Although Saturn believes that the expectations and assumptions on which the forward-looking statements are based are reasonable, undue reliance should not be placed on the forward-looking statements because Saturn can give no assurance that they will prove to be correct. Since forward-looking statements address future events and conditions, by their very nature they involve inherent risks and uncertainties. Actual results could differ materially from those currently anticipated due to a number of factors and risks. These include, but are not limited to, risks associated with the oil and gas industry in general (e.g., operational risks in development, exploration and production; the uncertainty of reserve estimates; the uncertainty of estimates and projections relating to production, costs and expenses, and health, safety and environmental risks), constraints in the availability of services, commodity price and exchange rate fluctuations, actions of OPEC and OPEC+ members, impact of conflict in the Middle East, changes in legislation impacting the oil and gas industry, adverse weather or break-up conditions and uncertainties resulting from potential delays or changes in plans with respect to exploration or development projects or capital expenditures. These and other risks are set out in more detail in Saturn’s Management Discussion and Analysis for the three and twelve months ended December 31, 2025 and Annual Information Form for the year ended December 31, 2025, available on SEDAR+ at sedarplus.ca.

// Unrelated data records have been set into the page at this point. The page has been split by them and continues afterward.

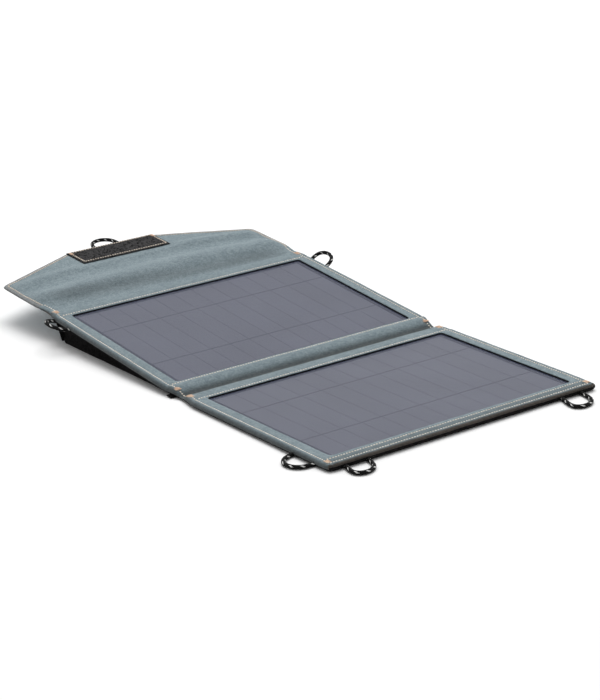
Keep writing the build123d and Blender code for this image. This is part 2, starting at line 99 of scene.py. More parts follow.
LOOP_PATCH_HALF = 55.0
LOOP_PATCH_NEAR = 94.75
LOOP_PATCH_FAR = 136.75
LOOP_PATCH_THICKNESS = 1.0
POCKET_HALF = 134.0
POCKET_FRONT = 13.0
POCKET_REAR = 184.0
POCKET_SHEET = 1.2
MOUTH_LEAN = radians(30.0)
LIP_HEIGHT = 9.5
TAPE_THICKNESS = 0.9
TAPE_WIDTH = 6.0
TAPE_HALF = 125.0
SEAM_GAP = 0.05
CLOSURE_HALF = 133.0
CLOSURE_FOOT = 2.7
CLOSURE_TOP = 23.4
CORD_DIAMETER = 3.5

# Camera, at the photograph's viewing angle
CAMERA_TARGET = Vector((11.38, -24.33, 1.0))
CAMERA_DISTANCE = 2048.2
CAMERA_AZIMUTH = radians(-36.69)
CAMERA_ELEVATION = radians(19.47)
CAMERA_ROLL = radians(-1.34)
CAMERA_LENS = 122.29
SENSOR_WIDTH = 36.0

# Studio, in metres: the surround brightens towards the far side, where the key stands high
BRIGHT_SIDE = (0.597, 0.802, 0.0)
SURROUND_DIM = 0.22
SURROUND_BRIGHT = 1.0
KEY_SIZE = 2.8
KEY_POWER = 100.0
KEY_PLACE = (1.0, 1.2, 3.3)
FLOOR_HALF = 9.0
FLOOR_DROP = 0.0002

# Rolled edges: how far in from the outline, and how far down from the face
SIDE_ROLL = (
    (7.5, 0.05), (6.2, 0.25), (5.2, 0.7), (4.3, 0.2), (3.2, -0.15), (2.2, 0.0),
    (1.2, 0.6), (0.5, 1.5), (0.1, 2.3), (0.0, 3.0), (0.3, 3.7), (1.1, 4.15),
)
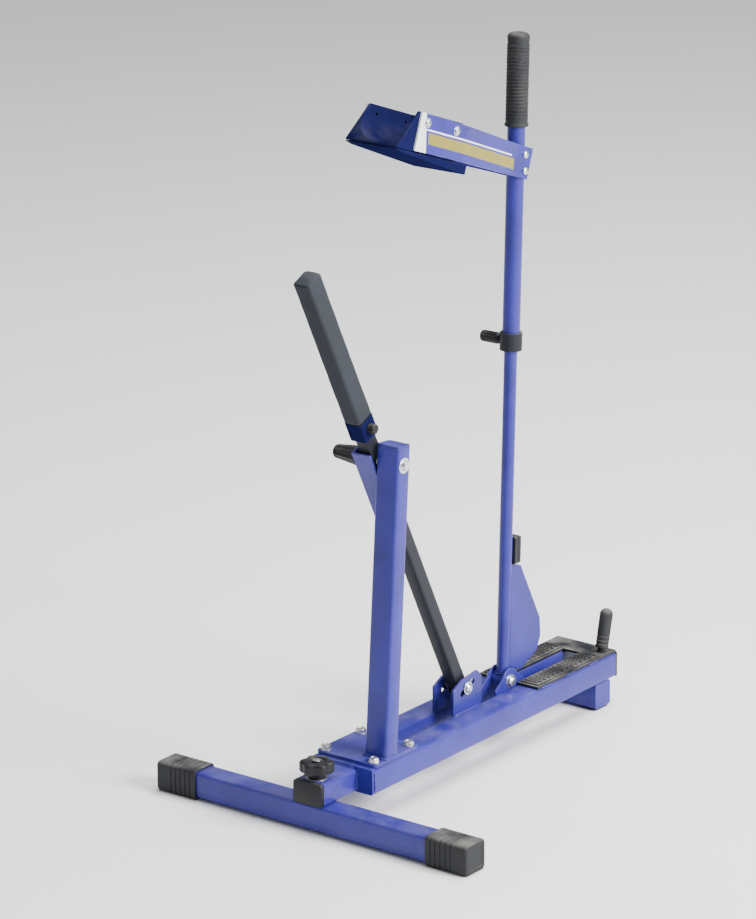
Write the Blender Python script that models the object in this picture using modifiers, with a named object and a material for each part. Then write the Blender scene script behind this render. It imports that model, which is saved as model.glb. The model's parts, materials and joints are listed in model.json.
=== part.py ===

The forward-looking information in this news release reflects the Company’s current expectations, assumptions and/or beliefs based on information currently available to the Company. The forward-looking information contained in this press release is made as of the date hereof and Saturn undertakes no obligation to update publicly or revise any forward-looking information, whether as a result of new information, future events or otherwise, except as may be required by applicable securities laws. The forward-looking information contained in this press release is expressly qualified by this cautionary statement.

This news release contains future-oriented financial information and financial outlook information (collectively, “FOFI“) about Saturn’s prospective results of operations including, without limitation, the Company’s capital expenditures, production, price movement sensitivity, asset retirement obligations, lease payments and administrative costs, all of which are subject to the same assumptions, risk factors, limitations, and qualifications as set forth above. Readers are cautioned that the assumptions used in the preparation of such information, although considered reasonable at the time of preparation, may prove to be imprecise and, as such, undue reliance should not be placed on FOFI. Saturn’s actual results, performance or achievement could differ materially from those expressed in, or implied by, these FOFI, or if any of them do so, what benefits Saturn will derive therefrom. Saturn has included the FOFI in order to provide readers with a more complete perspective on Saturn’s future operations and such information may not be appropriate for other purposes. Saturn disclaims any intention or obligation to update or revise any FOFI statements, whether as a result of new information, future events or otherwise, except as required by law.

All dollar figures included herein are presented in Canadian dollars, unless otherwise noted.